The trapezius is a major muscle that controls the movement of the head and neck while simultaneously supporting posture.
Keeping a healthy trapezius is necessary for maintaining a healthy body function. This involves both working out the muscle and making sure that you stretch the muscle consistently and adequately.
Heads Will Roll
To do the stretch, sit down in a chair with your torso and legs bent at a right angle. Do not slouch and make sure that you are well-postured, and your back is straight. Grasp the side of the chair firmly with one hand, and with the other move to the back of your head, pulling it downward. Don’t make this jerky or aggressive. The stretch should be relatively gentle and will still have an impact.
When your head is positioned downward, and you feel a stretch: hold the position. You can also use the same hand to tilt your head sideways, and pull your ear towards your shoulder. This should stretch the muscles on the opposite side of your neck.
A Healing Stretch
This type of exercise is very commonly used in physical therapy to lengthen a tight trapezius. It can also be used by athletes who are using the muscle frequently and need a way to keep it healthy. Regularly stretching your trapezius can be incredibly beneficial for your posture and can be used to prevent back pain.

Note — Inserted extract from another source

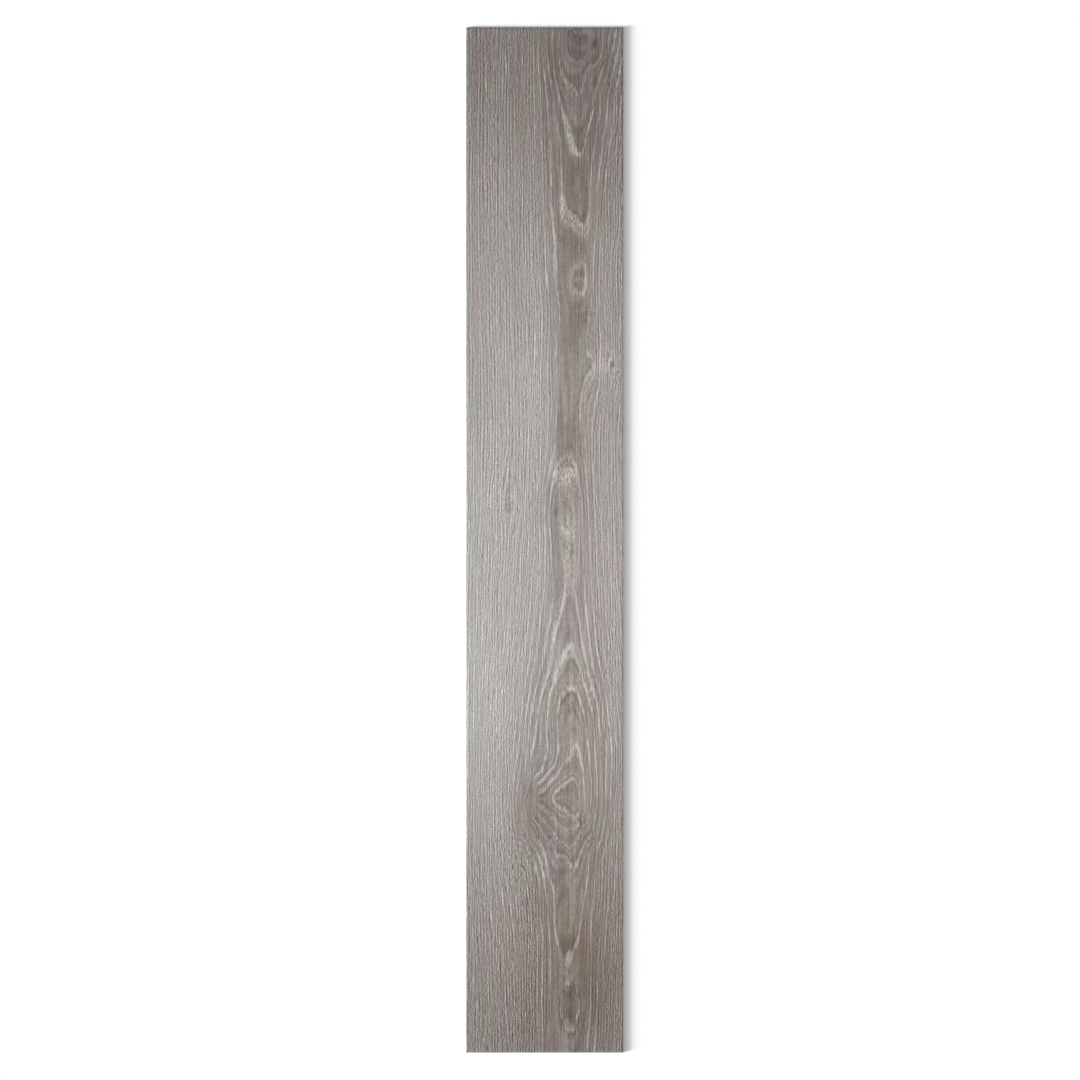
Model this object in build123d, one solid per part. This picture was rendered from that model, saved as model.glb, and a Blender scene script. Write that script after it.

This stretch can also help those who have injured or pulled their trapezius or any of the muscles in their neck. If they are healing, it can help them regain normal mobility by being done regularly.
The beauty of the stretch is that it can be done almost anywhere. For instance, if you are sitting in a car or on the train, you can do this exercise. If you are running outside, all you need is a bench or chair. It is versatile and easy to do just about anywhere that you have access to a chair.
There are a few variations that can enhance this stretch. One involves tilting your head diagonally and holding the position for about 15 seconds. Another variation consists in doing the stretch with your arms crossed in front of you. Both arms should be crossed with palms touching the shoulder, and then the head can tilt so the ear moves toward the shoulder. This can target a different motion within the same muscle.
For Neck and Spine Strength
There are many benefits to this type of stretch because of the area it targets. The trapezius is located near the spot on your spine where the major muscle groups in your back anchors, and therefore can be used to improve general back health. It can also be utilized by those who may work an office job or spend too much time sitting down. These types of conditions frequently give people stiff necks or neck pain. They can also tighten them up. This stretch can be used to relieve that stiffness and pain, as well as significantly reduce tension.
This stretch is one of the best for targeting the trapezius and other local muscle groups. Not only is it essential to back and neck health, but it can also be done just about anywhere at any time.